• **MATERIAL**:

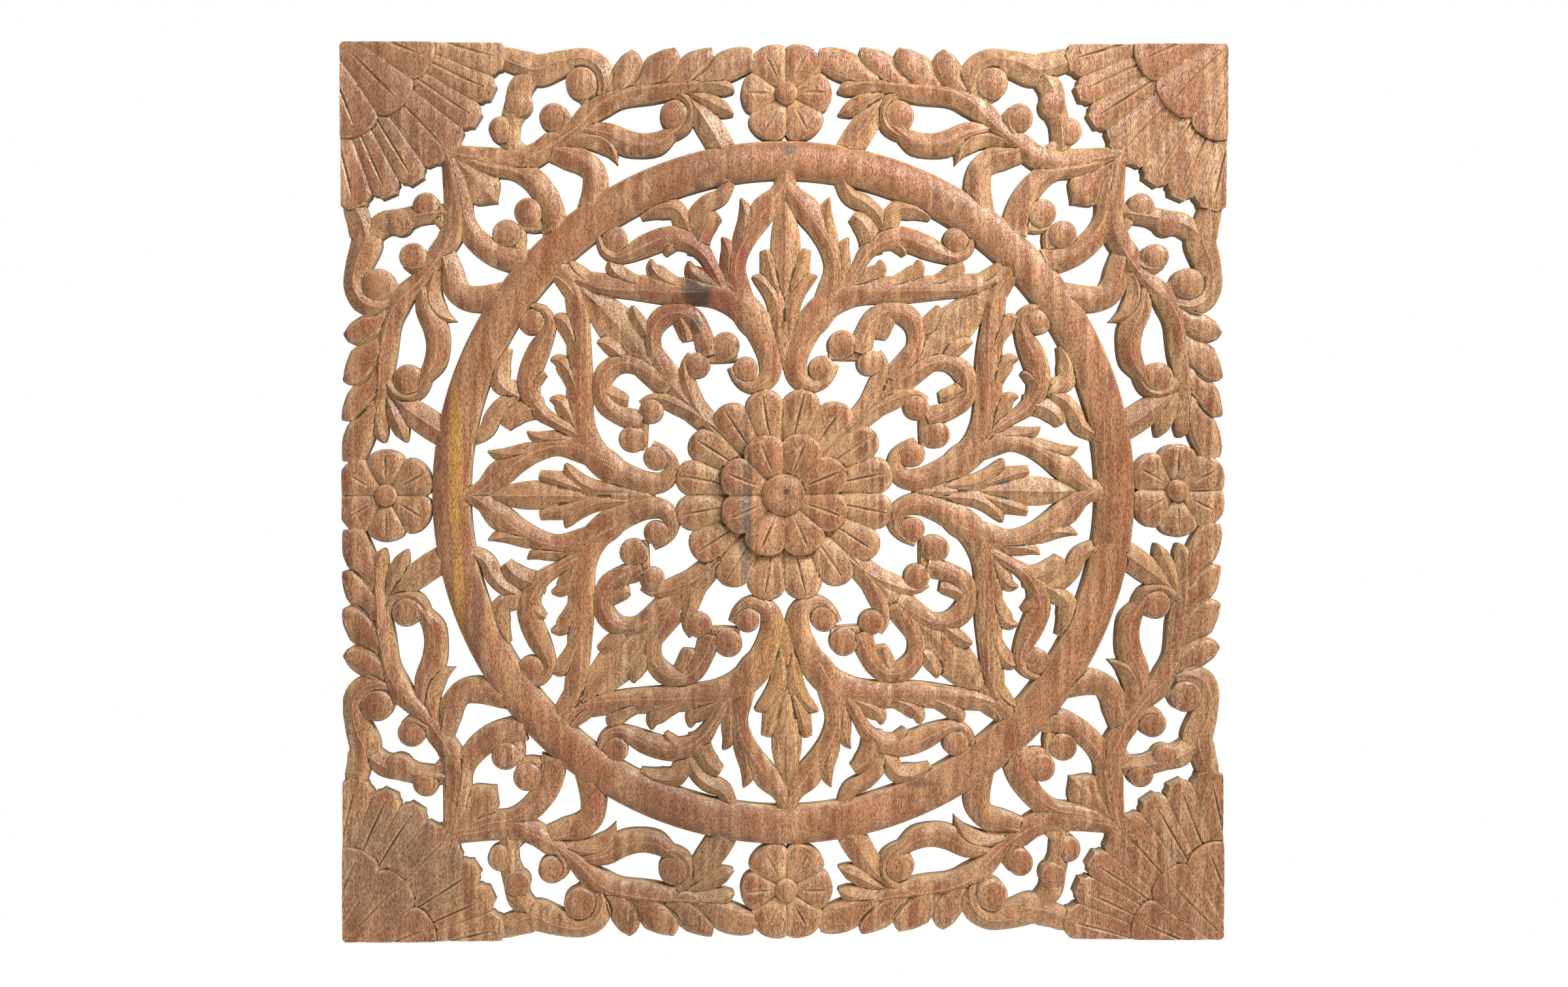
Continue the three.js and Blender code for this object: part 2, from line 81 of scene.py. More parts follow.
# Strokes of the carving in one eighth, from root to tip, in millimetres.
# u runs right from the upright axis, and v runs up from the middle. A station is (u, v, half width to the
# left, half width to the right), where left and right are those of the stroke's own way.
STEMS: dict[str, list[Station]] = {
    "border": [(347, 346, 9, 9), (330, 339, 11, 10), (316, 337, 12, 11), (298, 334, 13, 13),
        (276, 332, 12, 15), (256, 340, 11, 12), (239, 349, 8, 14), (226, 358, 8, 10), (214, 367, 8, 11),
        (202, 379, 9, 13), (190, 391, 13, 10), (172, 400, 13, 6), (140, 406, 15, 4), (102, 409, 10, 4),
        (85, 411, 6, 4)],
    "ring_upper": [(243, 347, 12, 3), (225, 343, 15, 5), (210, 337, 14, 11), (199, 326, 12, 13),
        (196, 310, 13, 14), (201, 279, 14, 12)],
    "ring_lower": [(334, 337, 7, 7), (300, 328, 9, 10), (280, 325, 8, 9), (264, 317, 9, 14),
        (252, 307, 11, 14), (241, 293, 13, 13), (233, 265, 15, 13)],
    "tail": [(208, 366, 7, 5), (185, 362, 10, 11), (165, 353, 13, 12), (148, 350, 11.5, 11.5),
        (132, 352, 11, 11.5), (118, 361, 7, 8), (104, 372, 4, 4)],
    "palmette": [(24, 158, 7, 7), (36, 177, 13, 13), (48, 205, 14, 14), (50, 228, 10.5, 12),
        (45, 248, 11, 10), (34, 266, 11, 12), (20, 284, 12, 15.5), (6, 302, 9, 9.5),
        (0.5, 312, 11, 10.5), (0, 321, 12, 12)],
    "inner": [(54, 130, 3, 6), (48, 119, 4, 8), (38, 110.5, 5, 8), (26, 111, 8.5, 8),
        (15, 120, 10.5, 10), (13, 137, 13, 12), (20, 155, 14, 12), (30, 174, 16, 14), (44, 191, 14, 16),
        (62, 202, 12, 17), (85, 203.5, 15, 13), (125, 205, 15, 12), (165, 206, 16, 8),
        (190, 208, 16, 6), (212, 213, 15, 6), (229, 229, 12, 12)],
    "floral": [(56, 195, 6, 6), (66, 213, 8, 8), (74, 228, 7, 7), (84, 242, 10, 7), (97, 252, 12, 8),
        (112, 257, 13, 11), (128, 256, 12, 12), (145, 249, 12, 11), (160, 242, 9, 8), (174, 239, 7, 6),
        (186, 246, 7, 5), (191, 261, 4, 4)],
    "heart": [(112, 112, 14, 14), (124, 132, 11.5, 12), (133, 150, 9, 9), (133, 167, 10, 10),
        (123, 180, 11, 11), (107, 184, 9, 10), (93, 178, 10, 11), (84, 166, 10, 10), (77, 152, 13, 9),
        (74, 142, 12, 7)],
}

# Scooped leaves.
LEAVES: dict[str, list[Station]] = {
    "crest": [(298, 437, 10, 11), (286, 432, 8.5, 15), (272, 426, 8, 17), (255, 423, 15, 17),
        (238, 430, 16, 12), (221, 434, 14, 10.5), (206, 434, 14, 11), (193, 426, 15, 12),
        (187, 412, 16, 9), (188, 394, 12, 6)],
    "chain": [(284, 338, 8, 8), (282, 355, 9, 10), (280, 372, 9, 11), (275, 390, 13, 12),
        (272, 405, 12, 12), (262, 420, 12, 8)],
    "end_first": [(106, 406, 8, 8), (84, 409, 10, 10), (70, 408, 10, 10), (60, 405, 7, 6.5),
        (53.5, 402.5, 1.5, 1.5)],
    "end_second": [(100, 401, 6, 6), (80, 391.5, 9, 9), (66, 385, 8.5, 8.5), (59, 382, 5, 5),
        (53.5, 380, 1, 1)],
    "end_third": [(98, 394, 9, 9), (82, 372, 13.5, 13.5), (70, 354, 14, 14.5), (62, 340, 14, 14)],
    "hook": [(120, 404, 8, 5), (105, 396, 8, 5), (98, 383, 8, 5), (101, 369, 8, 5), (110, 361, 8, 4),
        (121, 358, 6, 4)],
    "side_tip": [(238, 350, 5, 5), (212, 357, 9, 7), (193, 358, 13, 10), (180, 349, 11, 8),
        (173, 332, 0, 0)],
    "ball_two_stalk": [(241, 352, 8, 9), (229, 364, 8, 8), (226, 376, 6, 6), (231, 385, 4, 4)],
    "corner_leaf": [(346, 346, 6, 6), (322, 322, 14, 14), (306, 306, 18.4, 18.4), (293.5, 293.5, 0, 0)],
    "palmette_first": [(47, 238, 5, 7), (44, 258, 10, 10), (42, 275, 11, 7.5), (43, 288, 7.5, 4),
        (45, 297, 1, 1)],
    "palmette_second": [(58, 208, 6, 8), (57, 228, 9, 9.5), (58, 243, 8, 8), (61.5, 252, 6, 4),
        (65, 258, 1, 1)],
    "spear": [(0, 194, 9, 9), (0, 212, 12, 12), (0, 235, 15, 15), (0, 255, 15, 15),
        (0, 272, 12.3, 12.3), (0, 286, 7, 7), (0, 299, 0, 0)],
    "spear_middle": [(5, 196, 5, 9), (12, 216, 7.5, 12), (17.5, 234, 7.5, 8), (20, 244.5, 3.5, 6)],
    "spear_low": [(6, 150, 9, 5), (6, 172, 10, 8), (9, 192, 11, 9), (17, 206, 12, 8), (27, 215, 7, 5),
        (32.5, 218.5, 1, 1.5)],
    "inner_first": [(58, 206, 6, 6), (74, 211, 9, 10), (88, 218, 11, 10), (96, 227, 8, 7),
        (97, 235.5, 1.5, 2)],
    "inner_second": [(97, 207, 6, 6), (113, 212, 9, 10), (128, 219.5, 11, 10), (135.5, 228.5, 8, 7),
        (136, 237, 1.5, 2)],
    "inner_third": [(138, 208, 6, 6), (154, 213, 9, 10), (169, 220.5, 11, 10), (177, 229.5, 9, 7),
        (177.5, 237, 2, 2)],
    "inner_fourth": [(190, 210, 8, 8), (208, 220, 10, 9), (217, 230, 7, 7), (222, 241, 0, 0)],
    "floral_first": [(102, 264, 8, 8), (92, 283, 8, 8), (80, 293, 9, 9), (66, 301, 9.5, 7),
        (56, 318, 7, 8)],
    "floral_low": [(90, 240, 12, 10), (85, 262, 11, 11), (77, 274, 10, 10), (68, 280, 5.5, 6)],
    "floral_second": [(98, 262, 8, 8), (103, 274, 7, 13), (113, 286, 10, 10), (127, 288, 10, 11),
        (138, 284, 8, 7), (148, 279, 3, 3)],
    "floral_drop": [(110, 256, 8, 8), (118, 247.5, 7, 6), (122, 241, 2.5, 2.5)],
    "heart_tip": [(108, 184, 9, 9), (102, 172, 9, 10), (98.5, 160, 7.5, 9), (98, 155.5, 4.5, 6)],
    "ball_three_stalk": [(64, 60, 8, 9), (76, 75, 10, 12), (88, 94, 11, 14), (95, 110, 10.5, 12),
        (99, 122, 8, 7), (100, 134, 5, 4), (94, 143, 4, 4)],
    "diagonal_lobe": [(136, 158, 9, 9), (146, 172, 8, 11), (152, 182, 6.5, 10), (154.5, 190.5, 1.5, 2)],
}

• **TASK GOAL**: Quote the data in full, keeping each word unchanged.

• **FULL SOLUTION**:
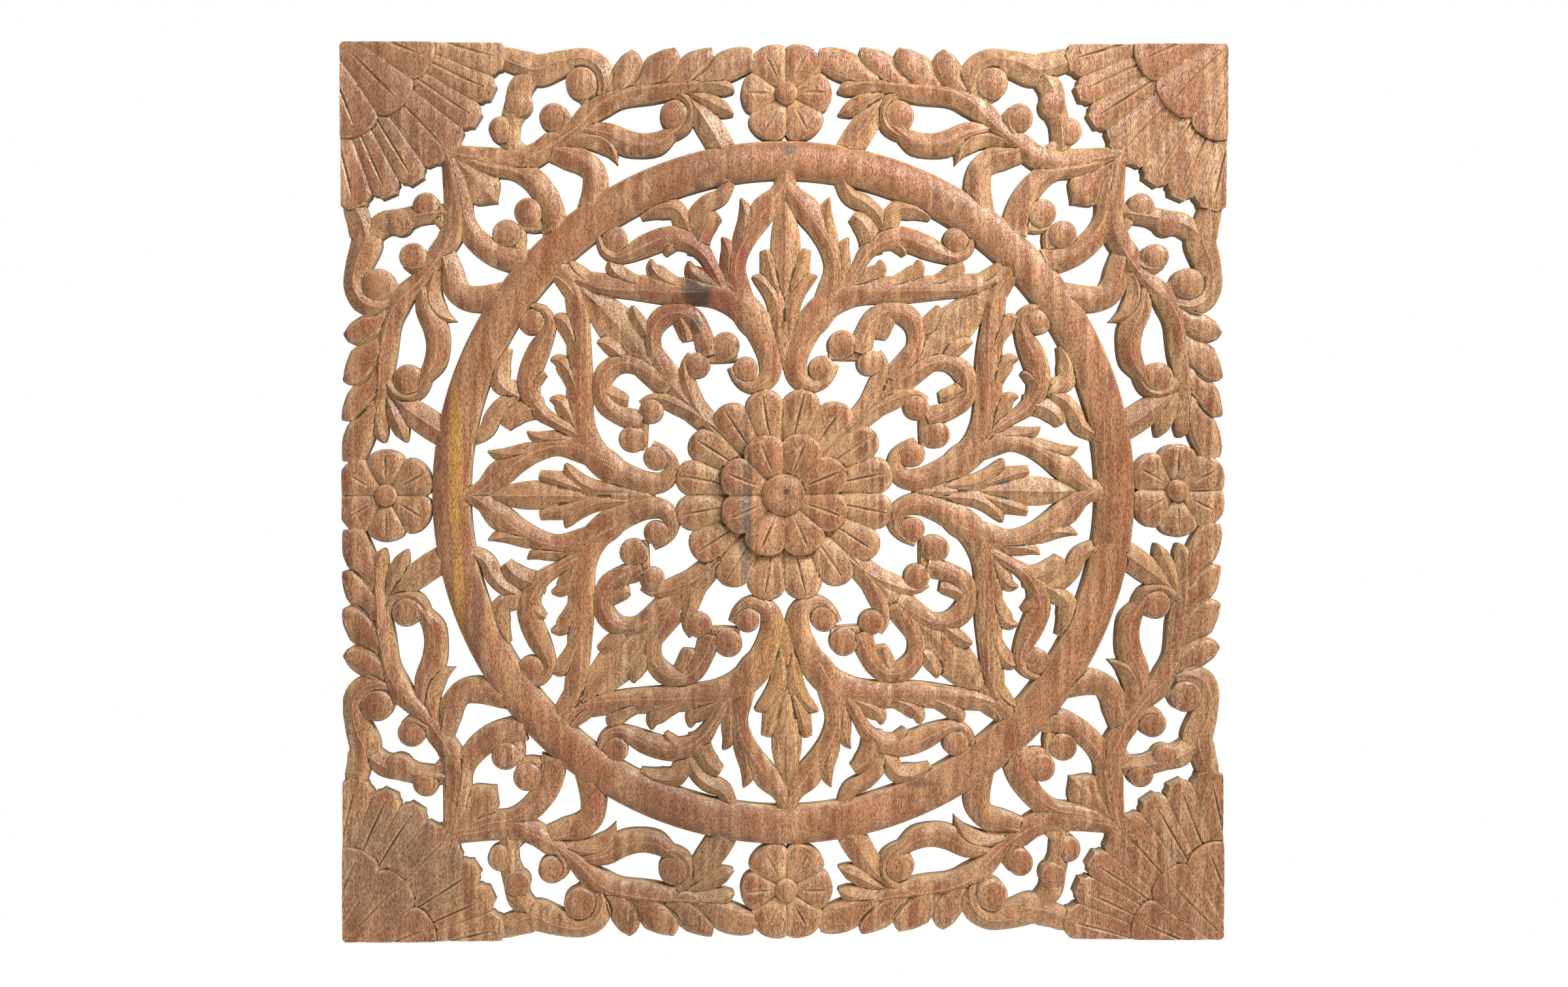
Continue the three.js and Blender code for this object: part 2, from line 81 of scene.py. More parts follow.
# Strokes of the carving in one eighth, from root to tip, in millimetres.
# u runs right from the upright axis, and v runs up from the middle. A station is (u, v, half width to the
# left, half width to the right), where left and right are those of the stroke's own way.
STEMS: dict[str, list[Station]] = {
    "border": [(347, 346, 9, 9), (330, 339, 11, 10), (316, 337, 12, 11), (298, 334, 13, 13),
        (276, 332, 12, 15), (256, 340, 11, 12), (239, 349, 8, 14), (226, 358, 8, 10), (214, 367, 8, 11),
        (202, 379, 9, 13), (190, 391, 13, 10), (172, 400, 13, 6), (140, 406, 15, 4), (102, 409, 10, 4),
        (85, 411, 6, 4)],
    "ring_upper": [(243, 347, 12, 3), (225, 343, 15, 5), (210, 337, 14, 11), (199, 326, 12, 13),
        (196, 310, 13, 14), (201, 279, 14, 12)],
    "ring_lower": [(334, 337, 7, 7), (300, 328, 9, 10), (280, 325, 8, 9), (264, 317, 9, 14),
        (252, 307, 11, 14), (241, 293, 13, 13), (233, 265, 15, 13)],
    "tail": [(208, 366, 7, 5), (185, 362, 10, 11), (165, 353, 13, 12), (148, 350, 11.5, 11.5),
        (132, 352, 11, 11.5), (118, 361, 7, 8), (104, 372, 4, 4)],
    "palmette": [(24, 158, 7, 7), (36, 177, 13, 13), (48, 205, 14, 14), (50, 228, 10.5, 12),
        (45, 248, 11, 10), (34, 266, 11, 12), (20, 284, 12, 15.5), (6, 302, 9, 9.5),
        (0.5, 312, 11, 10.5), (0, 321, 12, 12)],
    "inner": [(54, 130, 3, 6), (48, 119, 4, 8), (38, 110.5, 5, 8), (26, 111, 8.5, 8),
        (15, 120, 10.5, 10), (13, 137, 13, 12), (20, 155, 14, 12), (30, 174, 16, 14), (44, 191, 14, 16),
        (62, 202, 12, 17), (85, 203.5, 15, 13), (125, 205, 15, 12), (165, 206, 16, 8),
        (190, 208, 16, 6), (212, 213, 15, 6), (229, 229, 12, 12)],
    "floral": [(56, 195, 6, 6), (66, 213, 8, 8), (74, 228, 7, 7), (84, 242, 10, 7), (97, 252, 12, 8),
        (112, 257, 13, 11), (128, 256, 12, 12), (145, 249, 12, 11), (160, 242, 9, 8), (174, 239, 7, 6),
        (186, 246, 7, 5), (191, 261, 4, 4)],
    "heart": [(112, 112, 14, 14), (124, 132, 11.5, 12), (133, 150, 9, 9), (133, 167, 10, 10),
        (123, 180, 11, 11), (107, 184, 9, 10), (93, 178, 10, 11), (84, 166, 10, 10), (77, 152, 13, 9),
        (74, 142, 12, 7)],
}

# Scooped leaves.
LEAVES: dict[str, list[Station]] = {
    "crest": [(298, 437, 10, 11), (286, 432, 8.5, 15), (272, 426, 8, 17), (255, 423, 15, 17),
        (238, 430, 16, 12), (221, 434, 14, 10.5), (206, 434, 14, 11), (193, 426, 15, 12),
        (187, 412, 16, 9), (188, 394, 12, 6)],
    "chain": [(284, 338, 8, 8), (282, 355, 9, 10), (280, 372, 9, 11), (275, 390, 13, 12),
        (272, 405, 12, 12), (262, 420, 12, 8)],
    "end_first": [(106, 406, 8, 8), (84, 409, 10, 10), (70, 408, 10, 10), (60, 405, 7, 6.5),
        (53.5, 402.5, 1.5, 1.5)],
    "end_second": [(100, 401, 6, 6), (80, 391.5, 9, 9), (66, 385, 8.5, 8.5), (59, 382, 5, 5),
        (53.5, 380, 1, 1)],
    "end_third": [(98, 394, 9, 9), (82, 372, 13.5, 13.5), (70, 354, 14, 14.5), (62, 340, 14, 14)],
    "hook": [(120, 404, 8, 5), (105, 396, 8, 5), (98, 383, 8, 5), (101, 369, 8, 5), (110, 361, 8, 4),
        (121, 358, 6, 4)],
    "side_tip": [(238, 350, 5, 5), (212, 357, 9, 7), (193, 358, 13, 10), (180, 349, 11, 8),
        (173, 332, 0, 0)],
    "ball_two_stalk": [(241, 352, 8, 9), (229, 364, 8, 8), (226, 376, 6, 6), (231, 385, 4, 4)],
    "corner_leaf": [(346, 346, 6, 6), (322, 322, 14, 14), (306, 306, 18.4, 18.4), (293.5, 293.5, 0, 0)],
    "palmette_first": [(47, 238, 5, 7), (44, 258, 10, 10), (42, 275, 11, 7.5), (43, 288, 7.5, 4),
        (45, 297, 1, 1)],
    "palmette_second": [(58, 208, 6, 8), (57, 228, 9, 9.5), (58, 243, 8, 8), (61.5, 252, 6, 4),
        (65, 258, 1, 1)],
    "spear": [(0, 194, 9, 9), (0, 212, 12, 12), (0, 235, 15, 15), (0, 255, 15, 15),
        (0, 272, 12.3, 12.3), (0, 286, 7, 7), (0, 299, 0, 0)],
    "spear_middle": [(5, 196, 5, 9), (12, 216, 7.5, 12), (17.5, 234, 7.5, 8), (20, 244.5, 3.5, 6)],
    "spear_low": [(6, 150, 9, 5), (6, 172, 10, 8), (9, 192, 11, 9), (17, 206, 12, 8), (27, 215, 7, 5),
        (32.5, 218.5, 1, 1.5)],
    "inner_first": [(58, 206, 6, 6), (74, 211, 9, 10), (88, 218, 11, 10), (96, 227, 8, 7),
        (97, 235.5, 1.5, 2)],
    "inner_second": [(97, 207, 6, 6), (113, 212, 9, 10), (128, 219.5, 11, 10), (135.5, 228.5, 8, 7),
        (136, 237, 1.5, 2)],
    "inner_third": [(138, 208, 6, 6), (154, 213, 9, 10), (169, 220.5, 11, 10), (177, 229.5, 9, 7),
        (177.5, 237, 2, 2)],
    "inner_fourth": [(190, 210, 8, 8), (208, 220, 10, 9), (217, 230, 7, 7), (222, 241, 0, 0)],
    "floral_first": [(102, 264, 8, 8), (92, 283, 8, 8), (80, 293, 9, 9), (66, 301, 9.5, 7),
        (56, 318, 7, 8)],
    "floral_low": [(90, 240, 12, 10), (85, 262, 11, 11), (77, 274, 10, 10), (68, 280, 5.5, 6)],
    "floral_second": [(98, 262, 8, 8), (103, 274, 7, 13), (113, 286, 10, 10), (127, 288, 10, 11),
        (138, 284, 8, 7), (148, 279, 3, 3)],
    "floral_drop": [(110, 256, 8, 8), (118, 247.5, 7, 6), (122, 241, 2.5, 2.5)],
    "heart_tip": [(108, 184, 9, 9), (102, 172, 9, 10), (98.5, 160, 7.5, 9), (98, 155.5, 4.5, 6)],
    "ball_three_stalk": [(64, 60, 8, 9), (76, 75, 10, 12), (88, 94, 11, 14), (95, 110, 10.5, 12),
        (99, 122, 8, 7), (100, 134, 5, 4), (94, 143, 4, 4)],
    "diagonal_lobe": [(136, 158, 9, 9), (146, 172, 8, 11), (152, 182, 6.5, 10), (154.5, 190.5, 1.5, 2)],
}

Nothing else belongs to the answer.